Pick one pilot team this week, load Q1–Q49 into your interview workflow tool, and name owners for follow-ups (Hiring Manager, Recruiter, QA, Privacy/DPO). After 10–15 candidates, review which items predicted real on-the-job quality, then adjust the scenarios and thresholds with the same discipline you use for support KPIs.
FAQ
How often should we update this scorecard?
Review it quarterly, and do a deeper update 1× per year. Quarterly, remove items that do not differentiate candidates (everyone scores 4–5) and add one new scenario based on real tickets or incidents. Annually, re-check whether your AI tooling or policies changed (Datenschutz rules, approved tools, QA workflow). Keep version control so panels do not mix criteria across candidates.
What should we do when scores are very low?
If a domain average is <3,0, do not “debate it away.” Trigger one targeted follow-up: a scenario interview, a written exercise, or a live rewrite. If privacy items (Q19–Q24) include any score ≤2, pause immediately and run a structured clarification with Privacy/DPO input. For repeated red flags, stop the process. In support roles, risk judgment is part of the core job.
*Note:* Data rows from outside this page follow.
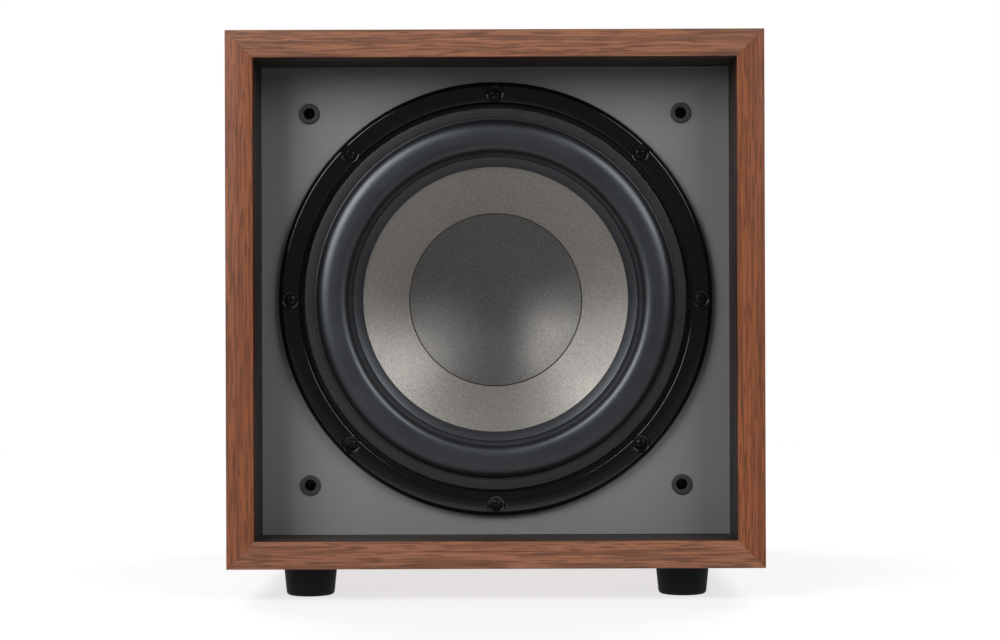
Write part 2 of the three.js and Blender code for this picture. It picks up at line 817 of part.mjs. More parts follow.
function amplifier() {
  const unit = group(subwoofer, [0, 0, CENTRE_Z]);
  const at = ([x, z], y = 0) => [x, y, z];
  put(unit, "amp_plate", ampPlate(), BLACK_STEEL);
  put(unit, "amp_gasket", ampGasket(), RUBBER);
  const board = boxBetween([-80, BOARD_Y, -110], [80, BOARD_Y + BOARD_THICKNESS, 110]);
  put(unit, "main_board", board, BOARD_GREEN);
  put(unit, "transformer", transformer(), TRANSFORMER_TAPE, [0, 0, -50]);
  put(unit, "transformer_bolt", transformerBolt(), PLATED_STEEL, [0, 0, -50]);
  put(unit, "heatsink", heatsink(), ALUMINIUM);
  put(unit, "capacitor_1", capacitor(), BLACK_PLASTIC, [-50, 0, 55]);
  put(unit, "capacitor_2", capacitor(), BLACK_PLASTIC, [-18, 0, 55]);
  put(unit, "iec_inlet", iecInlet(), BLACK_PLASTIC, at(INLET_PLACE));
  put(unit, "power_switch_body", powerSwitchBody(), BLACK_PLASTIC, at(POWER_PLACE));
  put(unit, "power_rocker", powerRocker(), BLACK_PLASTIC, at(POWER_PLACE, PIVOT_Y));
  Object.entries(POT_PLACES).forEach(([name, place]) => {
    put(unit, `${name}_knob`, knob(), BLACK_PLASTIC, at(place));
    put(unit, `${name}_pot`, potentiometer(), PLATED_STEEL, at(place));
  });
  put(unit, "phase_switch_body", slideSwitchBody(PHASE_TRAVEL), PLATED_STEEL, at(PHASE_PLACE));
  put(unit, "phase_switch", slider(PHASE_TRAVEL), BLACK_PLASTIC, at(PHASE_PLACE));
  put(unit, "mode_switch_body", slideSwitchBody(MODE_TRAVEL), PLATED_STEEL, at(MODE_PLACE));
  put(unit, "mode_switch", slider(MODE_TRAVEL), BLACK_PLASTIC, at(MODE_PLACE));
  Object.entries(JACK_PLACES).forEach(([name, place]) =>
    put(unit, `rca_jack_${name}`, phonoJack(), GOLD, at(place)),
  );
  put(unit, "status_led", statusLed(), LED_LENS, at(LED_PLACE));
}

// ---------------------------------------------------------------- wires from the board to the driver

// The route starts straight off a terminal tab and ends square to the board.
function driverWire(side) {
  const axisZ = CENTRE_Z + DRIVER_RISE;
  const startX = TAB_TIP_X + GAP;
  const startY = BAFFLE_Y + TAB_Y;
  const route = new THREE.CatmullRomCurve3(
    [
      [startX, startY, axisZ + side * TAB_Z],
      [startX + 8, startY + 3, axisZ + side * TAB_Z],
      [startX + 12, startY + 22, axisZ + side * 6],
      [startX + 8, startY + 80, axisZ - 8 + side * 3.5],
      [startX - 6, startY + 150, axisZ - 12 + side * 3],
      [startX - 24, startY + 215, axisZ + 8 + side * 3],
      [startX - 31, BOARD_Y - 12, axisZ + 25 + side * 4],
      [startX - 31, BOARD_Y - GAP, axisZ + 25 + side * 4],
    ].map((point) => new THREE.Vector3(...point)),
    false,
    "centripetal",
  );
  const section = polygon(circlePoints(0, 0, 1.5, 8));
  return new THREE.ExtrudeGeometry(section, { steps: 20, bevelEnabled: false, extrudePath: route });
}

cabinet();
driver();
amplifier();
put(subwoofer, "driver_wire_positive", driverWire(1), RED_PVC);
put(subwoofer, "driver_wire_negative", driverWire(-1), BLACK_PVC);

export default subwoofer;
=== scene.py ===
"""The looks of a free-standing subwoofer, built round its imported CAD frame.

Metres, +Z up, the front faces -Y. Places and overall sizes come from the frame's own boxes;
the small numbers, in millimetres, are details that the frame is too coarse to hold.
"""

import json
import math

import bmesh
import bpy
import numpy as np
from mathutils import Matrix, Vector, noise


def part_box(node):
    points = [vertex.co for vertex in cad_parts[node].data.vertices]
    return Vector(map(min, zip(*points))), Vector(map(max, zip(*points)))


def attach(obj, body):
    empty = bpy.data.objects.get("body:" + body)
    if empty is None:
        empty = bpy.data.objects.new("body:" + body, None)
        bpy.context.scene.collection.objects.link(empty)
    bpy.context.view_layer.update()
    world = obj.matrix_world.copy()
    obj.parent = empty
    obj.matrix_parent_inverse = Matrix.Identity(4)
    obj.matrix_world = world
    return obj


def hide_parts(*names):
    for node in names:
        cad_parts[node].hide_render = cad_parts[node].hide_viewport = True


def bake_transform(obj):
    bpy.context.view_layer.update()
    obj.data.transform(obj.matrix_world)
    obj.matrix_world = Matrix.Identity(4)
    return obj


MM = 0.001
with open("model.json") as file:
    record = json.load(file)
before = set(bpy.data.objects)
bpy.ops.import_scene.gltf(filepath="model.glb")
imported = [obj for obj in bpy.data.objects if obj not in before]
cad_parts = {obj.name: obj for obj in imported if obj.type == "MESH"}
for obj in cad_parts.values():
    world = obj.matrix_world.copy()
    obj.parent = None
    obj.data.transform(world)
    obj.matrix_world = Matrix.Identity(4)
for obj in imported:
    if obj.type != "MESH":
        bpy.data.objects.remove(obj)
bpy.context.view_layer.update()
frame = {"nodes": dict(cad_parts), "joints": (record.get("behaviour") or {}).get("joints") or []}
NODES = frame["nodes"]


# ---------------------------------------------------------------- materials


def srgb(red, green, blue):
    """Display values from 0 to 255 as the linear colour that a shader takes."""
    shares = [v / 255 for v in (red, green, blue)]
    return (*[v / 12.92 if v < 0.04 else ((v + 0.055) / 1.055) ** 2.4 for v in shares], 1.0)


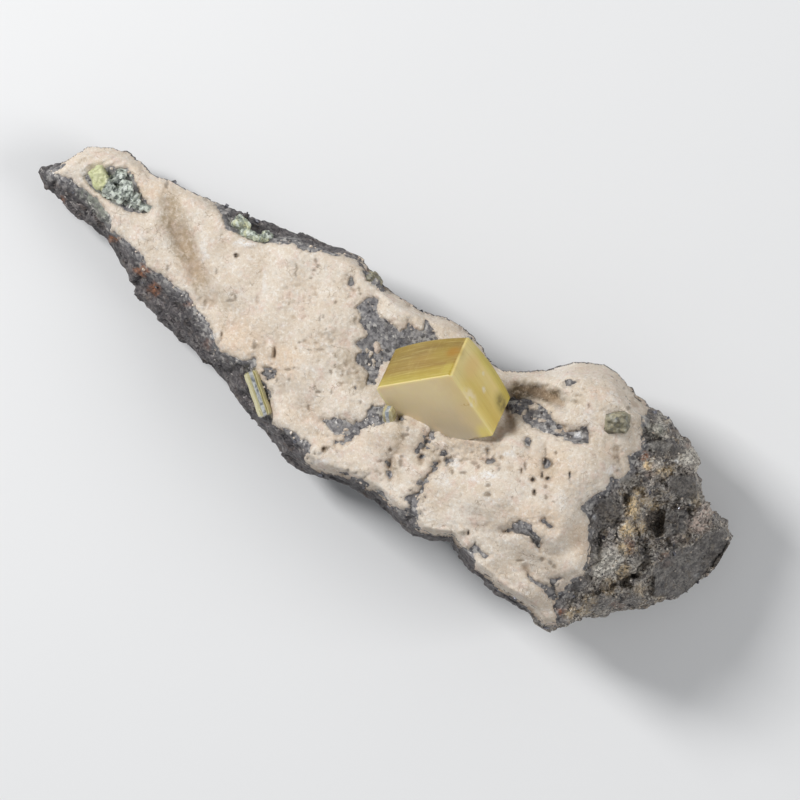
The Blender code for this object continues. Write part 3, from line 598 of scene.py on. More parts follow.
# %% Ridges, troughs and flat faces
# the line of each stroke, half its width and its height, all in millimetres
ROCK_STROKES = (
    # the bank and the trough on the thin part
    (((-24.7, 3.7), (-23.8, 1.9), (-21.1, 0.3), (-18.6, -1.4)), 1.2, 0.32),
    (((-23.5, 4.7), (-22.2, 2.9), (-19.6, 1.2), (-17.3, -0.4), (-16.1, -1.3)), 1.95, -0.6),
    (((-20.4, 3.4), (-18.1, 1.4), (-16.6, -0.1)), 0.9, 0.26),
    (((-17.8, 3.9), (-16.4, 2.4), (-14.5, 0.6)), 0.7, -0.2),
    (((-15.0, 3.2), (-13.4, 1.9), (-12.2, 0.7)), 0.8, 0.22),
    (((-17.8, 1.6), (-15.6, -0.1), (-13.5, -1.8)), 0.8, 0.18),
    # scars in front of the large crystal
    (((3.9, -1.3), (5.4, -3.4), (5.7, -6.0)), 0.45, -0.5),
    (((7.1, -1.5), (7.5, -3.2), (8.1, -4.5)), 0.45, -0.45),
    (((9.5, -3.1), (9.1, -5.4), (9.1, -7.5), (10.4, -10.1)), 0.55, -0.4),
    (((9.8, -2.7), (10.9, -3.5)), 0.45, -0.3),
    # the hollow behind the large crystal's right side
    (((11.4, 5.0), (12.6, 6.2), (14.5, 7.0), (16.1, 6.9)), 0.75, -0.75),
    (((14.1, 4.9), (17.2, 5.0), (19.6, 5.6)), 0.7, -0.55),
    (((12.1, 3.8), (13.5, 2.8)), 0.6, -0.6),
    (((12.6, 5.0), (13.6, 5.8)), 0.35, 0.4),
    (((15.0, 8.8), (16.9, 10.8), (19.8, 11.4)), 1.1, 0.35),
    (((17.9, 8.4), (20.3, 7.7), (20.8, 5.9)), 0.9, 0.3),
    # lobes near the thick end
    (((16.9, 2.9), (19.7, -1.2)), 0.6, -0.25),
    (((13.7, -1.5), (18.7, -2.8)), 1.4, 0.22),
    (((20.4, 1.4), (22.5, -3.7)), 1.6, 0.22),
    (((17.2, -5.6), (21.2, -5.1)), 0.6, -0.35),
    (((21.0, -7.5), (23.6, -7.7), (24.9, -8.4)), 0.5, -0.35),
    # ridges, ledges and creases of the broken end
    (((28.8, 0.9), (29.7, 0.1), (30.8, -1.1)), 0.45, 0.83),
    (((30.1, -1.4), (29.7, -3.1), (28.8, -4.5), (27.3, -6.1)), 0.55, -1.05),
    (((27.9, 5.7), (30.5, 7.7)), 0.45, 0.75),
    (((23.7, 8.7), (24.5, 8.3), (25.7, 8.6)), 0.4, -0.9),
    (((26.0, 3.2), (26.6, 1.7), (26.8, -0.3), (28.2, -1.6)), 0.55, 0.68),
    (((24.0, 0.9), (25.3, -2.0), (25.9, -3.8)), 0.6, -0.75),
    (((25.0, 1.2), (26.0, -1.1)), 0.5, 0.45),
    (((28.0, 3.9), (29.2, 4.2)), 0.3, 0.68),
    (((27.1, 1.2), (28.9, -0.4)), 0.35, -0.68),
    (((25.4, 5.5), (27.1, 6.3), (28.8, 8.8)), 0.5, 0.52),
    (((31.5, 6.0), (33.6, 5.3)), 0.4, 0.45),
    (((30.9, -0.8), (33.2, -2.6)), 0.5, -0.52),
    (((27.0, -7.0), (29.0, -5.3), (31.8, -3.4)), 0.45, 0.52),
)
# an outline for each flat face, and how flat it is
FLAT_FACES = (
    # the large sloping face at the far right
    (((32.9, 2.6), (34.3, 5.1), (35.8, 5.0), (36.4, 2.3), (36.1, -0.2), (35.0, -2.7), (32.5, -4.1),
      (30.9, -1.4), (31.3, 0.7)), 1.0),
    # the dark face above it
    (((27.8, 6.5), (30.2, 7.9), (31.4, 6.1), (30.0, 5.0), (28.7, 5.1)), 1.0),
    # the wall over the hollow
    (((29.1, 3.6), (31.3, 5.2), (32.1, 3.2), (30.9, 1.3), (29.7, 1.9)), 0.8),
    # the top of the grey block
    (((24.6, 8.2), (26.0, 9.4), (27.9, 9.5), (27.9, 8.5), (25.7, 7.2)), 0.8),
    # the wall under the crust's edge
    (((23.2, 0.7), (24.3, 2.1), (25.7, 1.9), (26.2, -0.4), (24.6, -1.2)), 0.7),
    # the near slope
    (((27.2, -7.0), (31.0, -3.9), (32.4, -4.7), (29.8, -7.1), (27.4, -8.4)), 0.6),
)
DENT_MIDDLE, DENT_SIZE, DENT_DEPTH = (28.9, 2.2), (1.35, 1.75), 1.1


def sculpted(points):
    """The points with every stroke, dent and flat face worked in, and how flat each point has become."""
    x, y = points[:, 0], points[:, 1]
    wander_x = x + 0.22 * smooth_noise(points, 1.1, seed=16)
    wander_y = y + 0.22 * smooth_noise(points, 1.1, seed=17)
    top = smoothstep(0.0, 0.35, normals_of(rock.data)[:, 2])
    height = np.zeros(len(points))
    for line, half_width, rise in ROCK_STROKES:
        height += rise * smoothstep(half_width, 0.1 * half_width, way_distance(wander_x, wander_y, line))
    height -= DENT_DEPTH * smoothstep(1.0, 0.35, oval_reach(wander_x, wander_y, (*DENT_MIDDLE, *DENT_SIZE)))
    flat = np.zeros(len(points))
    for outline, flatness in FLAT_FACES:
        inside = smoothstep(-0.05, 0.3, inside_depth(x, y, outline)) * flatness * (top > 0.5)
        chosen = inside > 0.5
        if chosen.sum() < 10:
            continue
        slopes = np.column_stack((x[chosen], y[chosen], np.ones(chosen.sum())))
        plane = np.linalg.lstsq(slopes, points[chosen, 2], rcond=None)[0]
        level = plane[0] * x + plane[1] * y + plane[2] - points[:, 2]
        height = height * (1.0 - inside) + inside * np.clip(level, -1.2, 1.2)
        flat = np.maximum(flat, inside)
    moved = points.copy()
    moved[:, 2] += height * top
    return moved, flat


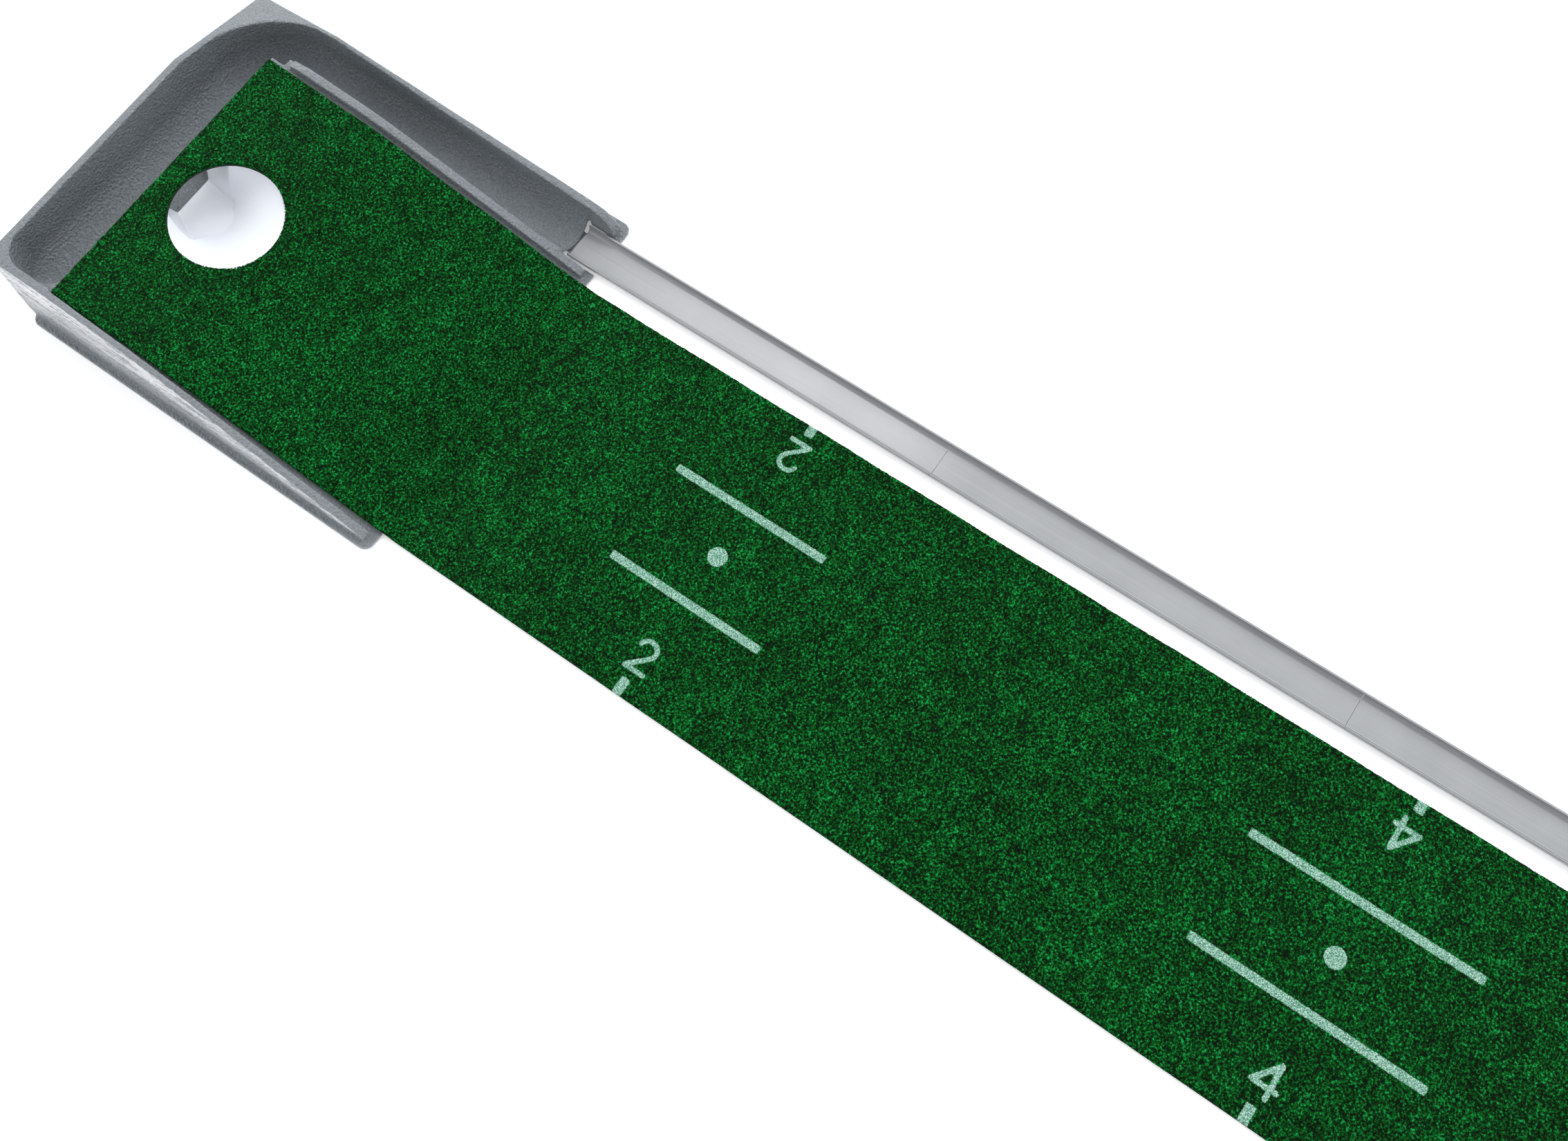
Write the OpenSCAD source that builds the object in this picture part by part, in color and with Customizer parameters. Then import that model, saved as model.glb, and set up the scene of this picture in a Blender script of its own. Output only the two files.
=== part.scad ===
// Practice putting mat: a roll-out turf strip that climbs a moulded base with a cup,
// a rear gutter that catches every ball, and a return track of plug-together sections.

/* [Turf] */
// Width of the turf strip
turf_w = 302; // [290:1:304]
// Length of the turf strip, measured along its surface
turf_len = 2438; // [1800:1:2800]
// Height of the tufted pile
pile_t = 3.5; // [2:0.1:6]
// Thickness of the rubber backing
backing_t = 1.5; // [1:0.1:3]
// Diameter of the hole cut for the cup
hole_d = 108; // [100:0.5:110]

/* [Base] */
// Height of the rear wall's rim
rim_h = 88; // [86:0.5:95]
// Depth of the base from its front lip to its rear wall
base_depth = 441; // [438:1:450]
// Wall thickness of the moulding
wall = 3; // [2.4:0.1:3.4]
// Height of the side walls above the ramp
kerb_h = 8; // [6.5:0.5:10]
// Slope of the ramp in degrees
ramp_angle = 15.1; // [13:0.1:16]
// Slope of the green around the hole in degrees
green_angle = 6.5; // [4:0.1:8]
// Distance from the front lip to the centre of the hole
hole_y = 290; // [285:1:296]

/* [Ball path] */
// Diameter of a golf ball
ball_d = 42.7; // [42.7:0.1:43]
// Height of the side gutter's floor where it feeds the track
mouth_floor = 5; // [4.5:0.1:6]
// Height of the gutter floor at the rear corner
corner_floor = 23.5; // [20:0.5:26]
// Slope of the rear gutter towards the corner in degrees
rear_fall = 2; // [1:0.1:3]

/* [Track] */
// Number of track sections
sections = 5; // [5]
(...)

How do we handle critical open-text comments from interviewers?
Force specificity. Ask: “What did the candidate say or do? Which question does it map to?” If the comment cannot be tied to Q1–Q48, treat it as noise and do not let it decide the outcome. If it points to a real risk (refund promises, security advice, PII handling), capture it as evidence and trigger the matching action from the decision table within ≤24 h.
How do we stay GDPR-aligned when testing AI behavior?
Use data minimisation: avoid storing sensitive personal data in notes, and keep retention short and defined. Tell candidates what is assessed and who sees the results. Do not request private tool accounts or home setups. For anonymisation guidance, align with high-authority EU recommendations such as the EDPB Guidelines on anonymisation. Keep your approach practical and consistent with your internal Datenschutz policies.
How do we avoid discrimination while still testing real AI skills?
Standardise the environment and constraints. Provide the same prompt/task setup for every candidate, and score observable behaviors (verification, escalation, empathy) rather than tool familiarity. Do not penalise candidates for not using AI at home or not paying for private subscriptions. Calibrate interviewers with example answers, then use median or panel averages to reduce single-rater bias. Finally, review scores by subgroup (with n≥5) to spot systematic gaps early.